Elas se amam – ontem e hoje

OLIVIA e MÃE+MÃE na plataforma Supo Mungam Plus

Dois filmes dirigidos por mulheres e disponíveis online dão mostras de como o tema do amor lésbico era tratado na era das interdições e como é abordado na atualidade.

Paixão no internato

Olivia foi feito em 1951 e se referia a algum ponto do século XIX. A jovem Olivia (Claire Olivia) acaba de chegar a um internato protestante e aristocrático no interior da França. Não demora a se encantar por uma das duas diretoras, a majestosa e sedutora Julie (Edwige Feuillère). Antes que Olivia, nós espectadores vamos percebendo a rede de fofocas, ciúmes e preferências que dividem as internas entre os carinhos de Julie e de Cara (Simone Simon), a outra diretora. Em sua adoração, Olivia se deixa levar pela manipuladora Julie, que administra sua própria interdição num jogo perverso com as alunas apaixonadas por ela.

Aos poucos, a alegre farândula das moças vai deixando entrever seus bastidores: uma tensão psicológica causada por rejeições e amores reprimidos num universo exclusivamente feminino. Os únicos homens a aparecerem no filme são três juristas, que em sua breve passagem estão quase sempre de costas. A sensualidade e as carências das mulheres (e não só das alunas) são direcionadas dentro desse círculo, mediante visitas noturnas, elogios ambíguos e substituições fetichistas. Numa sequência especialmente provocante, moças se travestem de rapazes para formar casais um baile de Natal.

A audácia desse filme para a época só não é maior que a de Senhoritas em Uniforme, de 1931. A história baseia-se num romance autobiográfico de Dorothy Bussy, lançado em 1950. Na direção, a pioneira Jacqueline Audry dá seguimento a seu cinema feminino, que então já contava com adaptações de livros de Collette (Gigi, A Ingênua Libertina) e da Condessa de Ségur (Os Desastres de Sofia). Eram todas personagens multidimensionais, mas nada foi tão atrevido quanto Olivia, especialmente porque não havia condenação nem punição por supostos desvios do padrão heterossexual. O isolamento de gênero podia ser apontado como parcialmente responsável pelos afetos surgidos na escola, mas estes eram retratados como autênticas manifestações de amor.

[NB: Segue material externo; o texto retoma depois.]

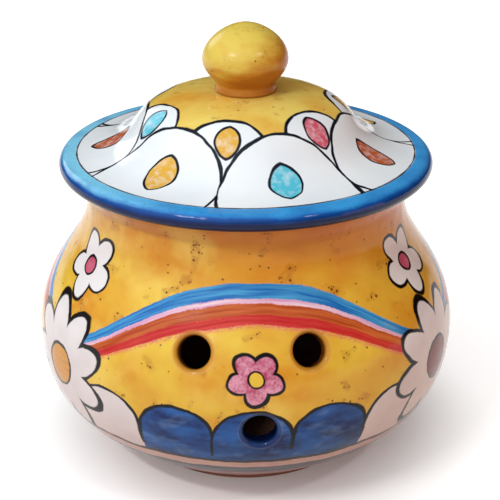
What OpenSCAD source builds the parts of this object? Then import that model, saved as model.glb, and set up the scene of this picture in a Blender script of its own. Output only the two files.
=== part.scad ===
// Vented keeper jar of thrown and glazed earthenware: a round-bellied body with
// three vent holes, a domed lid with a rolled rim, and a knob luted onto the lid.
// Millimetres. The origin is the centre of the foot ring, where the jar stands;
// +Z is up and the vents face -Y. The lid is drawn closed.

/* [Jar body] */
// Widest diameter, at the belly
belly_d = 150; // [140:1:170]
// Height of the widest point above the table
belly_z = 45.5; // [40:0.5:52]
// Outer diameter of the foot ring
foot_d = 84; // [70:1:94]
// Height of the foot ring below the body
foot_h = 1.5; // [1:0.1:3]
// Width of the foot ring, seen from below
foot_w = 7; // [4:0.5:12]
// How far the body overhangs the foot ring
foot_step = 0.7; // [0.3:0.1:2]
// Rounding of the foot ring's outer edge
foot_round = 0.6; // [0.2:0.1:0.9]
// Depth of the turned recess inside the foot ring
recess_depth = 2.5; // [1.5:0.1:3.5]
// Slope of the lower body where it leaves the foot, in degrees from level
lower_slope = 38; // [32:1:46]
// Fullness of the lower body just above the foot
lower_fullness = 0.62; // [0.5:0.02:0.74]
// Fullness of the lower body just below the belly
belly_fullness = 0.54; // [0.4:0.02:0.6]
// Fullness of the shoulder just above the belly
shoulder_fullness = 0.53; // [0.35:0.01:0.6]
// Length of the sweep from the shoulder into the neck
neck_sweep = 0.4; // [0.3:0.01:0.5]
// Narrowest diameter of the neck
neck_d = 112.4; // [106:0.1:115]
// Height of the narrowest point of the neck
neck_z = 96.4; // [91:0.5:99]
// Length of the sweep from the neck out into the lip
lip_sweep = 0.33; // [0.2:0.01:0.5]
// How far the mouth lip flares out from the neck
lip_flare = 1.8; // [0.8:0.1:4]
// Height of the mouth lip, where the lid rests
lip_z = 104.6; // [103:0.1:112]
// Rounding of the lip's two edges
lip_round = 1.4; // [0.5:0.1:2]
// Thickness of the thrown wall
wall = 5.2; // [3.5:0.1:6.5]
// Thickness of the floor
floor_t = 5.5; // [4:0.1:8]
// Height over which the inside turns from the floor into the wall
floor_round = 6; // [3:0.5:10]

/* [Vent holes] */
// Bore of each vent
vent_d = 10.8; // [7:0.1:13]
// Rounding of the glazed edge outside each vent
vent_round = 2; // [0.4:0.1:2.4]
// Height of the upper pair at the outer skin
upper_vent_z = 65.5; // [60:0.1:72]
// Angle from the front to each vent of the upper pair
upper_vent_turn = 15.4; // [12:0.1:30]
// Height of the lower vent at the outer skin
lower_vent_z = 39.7; // [34:0.1:44]
// Angle from the front to the lower vent
lower_vent_turn = 1.9; // [-8:0.1:8]

/* [Lid] */
// How far the rolled rim overhangs the mouth lip
rim_overhang = 7.5; // [5:0.1:12]
// Thickness of the rolled rim
rim_t = 6; // [5:0.1:9]
// Width of the rolled rim, outside the edge of the dome
rim_w = 6.6; // [6:0.1:9]
// Height of the dome's edge above the top of the rolled rim
dome_step = 0.2; // [0:0.1:1.5]
// Rise of the dome from its edge to the seat of the knob
dome_rise = 20.5; // [15:0.1:26]
// Fullness of the dome around the knob
dome_fullness = 0.75; // [0.5:0.01:0.85]
// Length of the sweep from the dome into the rim
skirt_sweep = 0.6; // [0.4:0.01:0.7]
// Lift of that sweep above the rim, as a part of the rise
skirt_lift = 0.13; // [0.05:0.01:0.3]
// Thickness of the lid
lid_wall = 5; // [3.5:0.1:6]
// Depth of the locating collar below the rim
collar_h = 7; // [5:0.1:12]
// Thickness of the locating collar
collar_t = 4; // [3:0.1:6]
// Rounding of the collar's lower edges
collar_round = 0.6; // [0.3:0.1:1.4]
// Play between the collar and the mouth, all round
collar_play = 1.3; // [0.6:0.1:2.5]

/* [Knob] */
// Widest diameter of the knob
knob_d = 30; // [24:0.1:36]
// Height of the knob above the lid
knob_h = 23.6; // [20:0.1:30]
// Height of the widest point above the lid
knob_wide_z = 11.2; // [9.5:0.1:13]
// Fullness of the ball above its widest point
knob_fullness = 0.55; // [0.4:0.01:0.65]
// Roundness of the knob's crown
knob_crown = 0.42; // [0.3:0.01:0.6]
// Fullness of the ball below its widest point
ball_fullness = 0.5; // [0.35:0.01:0.6]
// Diameter of the waist under the ball
knob_waist_d = 20; // [16:0.1:20.6]
// Height of the waist above the lid
knob_waist_z = 2.6; // [2:0.1:4]
// Length of the sweep from the waist out into the ball
waist_sweep = 0.15; // [0.05:0.01:0.35]
// Diameter of the knob's foot, where it is luted to the lid
knob_foot_d = 21.2; // [20.8:0.1:24]
// Rounding of the foot's edge
knob_foot_round = 0.8; // [0.3:0.1:1.5]
// Width of the flat seat around the knob's foot
seat_margin = 1.2; // [0.5:0.1:3]

/* [Hidden] */

$fn = 96;
STEPS = 14;         // straight pieces in each drawn curve
ARC_STEPS = 6;      // straight pieces in the round of a lip, a rim or a vent
EDGE_STEPS = 3;     // straight pieces in the round of a small edge
CORNER_PULL = 0.6;  // how far a rounded corner is pulled into its point
VENT_SINK = 0.8;    // share of the skin's fall at a vent's edge by which its rounding is sunk
cut = 3;            // how far a cutting shape runs past what it cuts

glaze_yellow = [0.93, 0.76, 0.27];
glaze_white = [0.93, 0.95, 0.96];
glaze_amber = [0.88, 0.66, 0.22];

belly_r = belly_d / 2;
foot_r = foot_d / 2;
neck_r = neck_d / 2;
lip_r = neck_r + lip_flare;
mouth_r = neck_r - wall;
floor_z = recess_depth + floor_t;
rim_r = lip_r + rim_overhang;
roll_r = rim_t / 2;
dome_r = rim_r - rim_w;
dome_z = lip_z + rim_t + dome_step;
knob_foot_r = knob_foot_d / 2;
seat_r = knob_foot_r + seat_margin;
seat_z = dome_z + dome_rise;
collar_r = mouth_r - collar_play;
collar_z = lip_z - collar_h;

// A cubic curve through its two ends, pulled towards two handles
function curve_point(c, t) =
    pow(1 - t, 3) * c[0] + 3 * t * pow(1 - t, 2) * c[1] + 3 * t * t * (1 - t) * c[2] + pow(t, 3) * c[3];
function curve_heading(c, t) =
    let (d = pow(1 - t, 2) * (c[1] - c[0]) + 2 * t * (1 - t) * (c[2] - c[1]) + t * t * (c[3] - c[2]))
    d / norm(d);
// A point of the curve moved to its left by a distance
function curve_side(c, t, by) =
    let (h = curve_heading(c, t)) curve_point(c, t) + by * [-h[1], h[0]];
// Points of the curve, or of a line beside it, from one parameter to another
function curve_points(c, from = 0, to = 1, by = 0) =
    [for (i = [0 : STEPS]) curve_side(c, from + (to - from) * i / STEPS, by)];
// Parameter at which a curve that climbs, or a line beside it, passes a height
function curve_at_height(c, z, by = 0, lo = 0, hi = 1, turns = 24) =
    let (mid = (lo + hi) / 2)
    turns == 0 ? mid :
    curve_side(c, mid, by)[1] < z ? curve_at_height(c, z, by, mid, hi, turns - 1)
                                  : curve_at_height(c, z, by, lo, mid, turns - 1);
// Parameter at which a curve that runs outwards, or a line beside it, passes a radius
function curve_at_radius(c, r, by = 0, lo = 0, hi = 1, turns = 24) =
    let (mid = (lo + hi) / 2)
    turns == 0 ? mid :
    curve_side(c, mid, by)[0] < r ? curve_at_radius(c, r, by, mid, hi, turns - 1)
                                  : curve_at_radius(c, r, by, lo, mid, turns - 1);
// A curve that leaves one point and reaches the next upright, each handle a share of the rise
function upright_curve(a, b, share_a, share_b) =
    let (rise = b[1] - a[1])
    [a, [a[0], a[1] + share_a * rise], [b[0], b[1] - share_b * rise], b];
// A curve that rounds a corner between two points
function corner_curve(a, corner, b) =
    [a, a + CORNER_PULL * (corner - a), b + CORNER_PULL * (corner - b), b];
// Points of an arc round a centre
function arc_points(centre, r, from, to, steps = ARC_STEPS) =
    [for (i = [0 : steps]) let (a = from + (to - from) * i / steps) centre + r * [cos(a), sin(a)]];

// Outside of the body: foot to belly, belly to neck, neck to lip
lower_start = [foot_r + foot_step, foot_h];
lower_reach = lower_fullness * (belly_r - lower_start[0]);
lower_curve = [
    lower_start,
    lower_start + lower_reach * [1, tan(lower_slope)],
    [belly_r, belly_z * (1 - belly_fullness)],
    [belly_r, belly_z]];
shoulder_curve = upright_curve([belly_r, belly_z], [neck_r, neck_z], shoulder_fullness, neck_sweep);
neck_curve = upright_curve([neck_r, neck_z], [lip_r, lip_z - lip_round], lip_sweep, lip_sweep);

// Inside of the body where the wall turns into the floor
inner_from = curve_at_height(lower_curve, floor_z + floor_round, wall);
inner_start = curve_side(lower_curve, inner_from, wall);
inner_heading = curve_heading(lower_curve, inner_from);
floor_corner = [inner_start[0] - floor_round * inner_heading[0] / inner_heading[1], floor_z];
floor_curve = corner_curve(inner_start, floor_corner, floor_corner - [floor_round, 0]);

// Outside of the lid: from the edge of the knob's seat to the edge of the dome
dome_run = dome_r - seat_r;
dome_curve = [
    [seat_r, seat_z],
    [seat_r + dome_fullness * dome_run, seat_z],
    [dome_r - skirt_sweep * dome_run, dome_z + skirt_lift * dome_rise],
    [dome_r, dome_z]];

// Where a vent stands on the body's skin: radius, height and the slope of its bore
function vent_curve(z) = z < belly_z ? lower_curve : shoulder_curve;
function vent_stand(z) =
    let (c = vent_curve(z), t = curve_at_height(c, z), p = curve_point(c, t), h = curve_heading(c, t))
    [p[0], p[1], atan2(-h[0], h[1])];

// A bore square to the wall, with a trumpet mouth that rounds the glazed edge. The skin curves
// away from the bore's square plane, so the trumpet is sunk to meet it.
module vent_cutter(z, turn) {
    stand = vent_stand(z);
    mouth = vent_d / 2 + vent_round;
    sink = VENT_SINK * mouth * mouth / (2 * stand[0]);
    rotate([0, 0, turn - 90])
        translate([stand[0], 0, stand[1]])
            rotate([0, 90 - stand[2], 0]) {
                translate([0, 0, -wall - cut])
                    cylinder(d = vent_d, h = wall + 2 * cut);
                translate([0, 0, -sink])
                    rotate_extrude()
                        polygon(concat(
                            [[0, -vent_round]],
                            arc_points([mouth, -vent_round], vent_round, 180, 90),
                            [[mouth, cut], [0, cut]]));
            }
}

module jar_body() {
    outside = concat(
        arc_points([foot_r - foot_round, foot_round], foot_round, -90, 0, EDGE_STEPS),
        [[foot_r, foot_h]],
        curve_points(lower_curve),
        curve_points(shoulder_curve),
        curve_points(neck_curve),
        arc_points([lip_r - lip_round, lip_z - lip_round], lip_round, 0, 90));
    inside = concat(
        arc_points([mouth_r + lip_round, lip_z - lip_round], lip_round, 90, 180),
        curve_points(shoulder_curve, 1, 0, wall),
        curve_points(lower_curve, 1, inner_from, wall),
        curve_points(floor_curve),
        [[0, floor_z]]);
    under = [
        [0, recess_depth],
        [foot_r - foot_w - recess_depth, recess_depth],
        [foot_r - foot_w, 0]];
    color(glaze_yellow)
        difference() {
            rotate_extrude()
                polygon(concat(outside, inside, under));
            for (side = [-1, 1])
                vent_cutter(upper_vent_z, side * upper_vent_turn);
            vent_cutter(lower_vent_z, lower_vent_turn);
        }
}

module lid_cover() {
    inner_r = collar_r - collar_t;
    inner_to = curve_at_radius(dome_curve, inner_r, -lid_wall);
    top = concat(
        [[0, seat_z]],
        curve_points(dome_curve),
        arc_points([rim_r - roll_r, lip_z + roll_r], roll_r, 90, -90, 2 * ARC_STEPS));
    collar = concat(
        [[collar_r, lip_z]],
        arc_points([collar_r - collar_round, collar_z + collar_round], collar_round, 0, -90, EDGE_STEPS),
        arc_points([inner_r + collar_round, collar_z + collar_round], collar_round, -90, -180, EDGE_STEPS));
    inside = concat(
        curve_points(dome_curve, inner_to, 0, -lid_wall),
        [[0, seat_z - lid_wall]]);
    color(glaze_white)
        rotate_extrude()
            polygon(concat(top, collar, inside));
}

module lid_knob() {
    waist = [knob_waist_d / 2, knob_waist_z];
    widest = [knob_d / 2, knob_wide_z];
    foot_curve = upright_curve([knob_foot_r, knob_foot_round], waist, 0.5, 0.5);
    ball_curve = upright_curve(waist, widest, waist_sweep, ball_fullness);
    cap_curve = [
        widest,
        widest + [0, knob_fullness * (knob_h - knob_wide_z)],
        [knob_crown * knob_d / 2, knob_h],
        [0, knob_h]];
    outline = concat(
        [[0, 0]],
        arc_points([knob_foot_r - knob_foot_round, knob_foot_round], knob_foot_round, -90, 0, EDGE_STEPS),
        curve_points(foot_curve),
        curve_points(ball_curve),
        curve_points(cap_curve));
    color(glaze_amber)
        translate([0, 0, seat_z])
            rotate_extrude()
                polygon(outline);
}

jar_body();
lid_cover();
lid_knob();
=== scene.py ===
import math

import bmesh
import bpy
import numpy as np
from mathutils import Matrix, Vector
from mathutils.geometry import interpolate_bezier


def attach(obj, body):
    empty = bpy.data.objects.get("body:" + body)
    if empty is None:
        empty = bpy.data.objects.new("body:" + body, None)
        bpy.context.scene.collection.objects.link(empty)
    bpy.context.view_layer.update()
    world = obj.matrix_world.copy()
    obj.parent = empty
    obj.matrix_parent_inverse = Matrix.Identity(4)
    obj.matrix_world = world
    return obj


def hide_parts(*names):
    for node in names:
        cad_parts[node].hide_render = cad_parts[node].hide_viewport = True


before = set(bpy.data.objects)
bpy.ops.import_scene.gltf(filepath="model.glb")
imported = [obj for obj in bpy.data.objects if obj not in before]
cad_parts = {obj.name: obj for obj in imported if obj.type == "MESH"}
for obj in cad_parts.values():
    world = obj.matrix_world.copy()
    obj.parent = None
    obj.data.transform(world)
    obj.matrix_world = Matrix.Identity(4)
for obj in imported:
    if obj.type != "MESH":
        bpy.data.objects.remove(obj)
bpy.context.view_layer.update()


# Jar body. A round-bellied pot thrown in red earthenware, with a turned foot ring, a lip that
# flares to carry the lid, and three air holes cut square through the wall while it was leather
# hard. Sizes are in millimetres here and shrink to metres when the piece is finished.
MM = 0.001
BELLY_R, BELLY_Z = 75.0, 45.5
FOOT_R, FOOT_H, FOOT_W, FOOT_STEP, FOOT_ROUND = 42.0, 1.5, 7.0, 0.7, 0.6
RECESS = 2.5
LOWER_SLOPE = math.radians(38)
NECK_R, NECK_Z = 56.2, 96.4
LIP_R, LIP_Z, LIP_ROUND = 58.0, 104.6, 1.4
WALL = 5.2
FLOOR_Z, FLOOR_ROUND = 8.0, 6.0
JAR_STEPS = 216
JAR_SWING = 0.45


def at(radius, height):
    """A point of an outline, in the plane that is turned about the axis."""
    return Vector((radius, 0, height))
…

O aprendizado de Jacqueline Audry como assistente de Max Ophuls e Jean Dellanoy transparece na encenação algo floreada, que sublinha o caráter mimado das moças e o contraste entre os ambientes neoclássicos e as pulsões vividas pelas personagens. Puro “cinéma de qualité” francês. A fotografia de Christian Matras (A Grande Ilusão, Lola Montès, La Ronde) não é propriamente preto e branco, mas cinza e branco, servindo para conferir uma falsa suavidade que mal oculta a crueldade latente de Olivia.

Trailer legendado em inglês:


Mães perseverantes

Saltemos 67 anos desde a realização de Olivia e cerca de 160 desde o tempo de sua ação. Em 2018, a diretora italiana Karole di Tommaso decidiu contar a história mais importante da sua vida em seu primeiro longa-metragem. Ao longo de meses, sua companheira, a jornalista Alessia Arcolaci, fez várias tentativas de inseminação artificial para atender ao desejo das duas de ter um filho. Em Mãe + Mãe (Mamma + Mamma), Karole aparece numa ponta como a enfermeira encarregada do processo, enquanto é interpretada por Linda Caridi. Alessia é vivida por Maria Roveran.

As duas atrizes até conseguem passar a ligação forte entre as personagens e a perseverança no desejo maternal, mas o filme se perde em mil digressões que esvaziam quase toda a emoção pretendida pela diretora. Não contente com a simples exposição do caso – ou porque não havia tanto assim a expor –, Karole di Tommaso cria uma série de vinhetas irrealistas, oníricas ou apenas humorísticas que não surtem o efeito aparentemente desejado. Elas moram com um ex-namorado de Alessia (Andrea Tagliaferri), um parasita irritante e oco, que nos empurra para fora do filme sempre que entra em cena. Se havia a intenção de citar relacionamentos descolados (o rapaz agora namora uma moça negra), ficou-se aquém do rascunho.

Os melhores momentos, a meu ver, estão na visita de Karole à casa de sua família, numa piccola cidade do interior. São clichês da Itália profunda, sem dúvida, mas trazem um pouco de calor a um filme, de resto, muito raso e mal estruturado.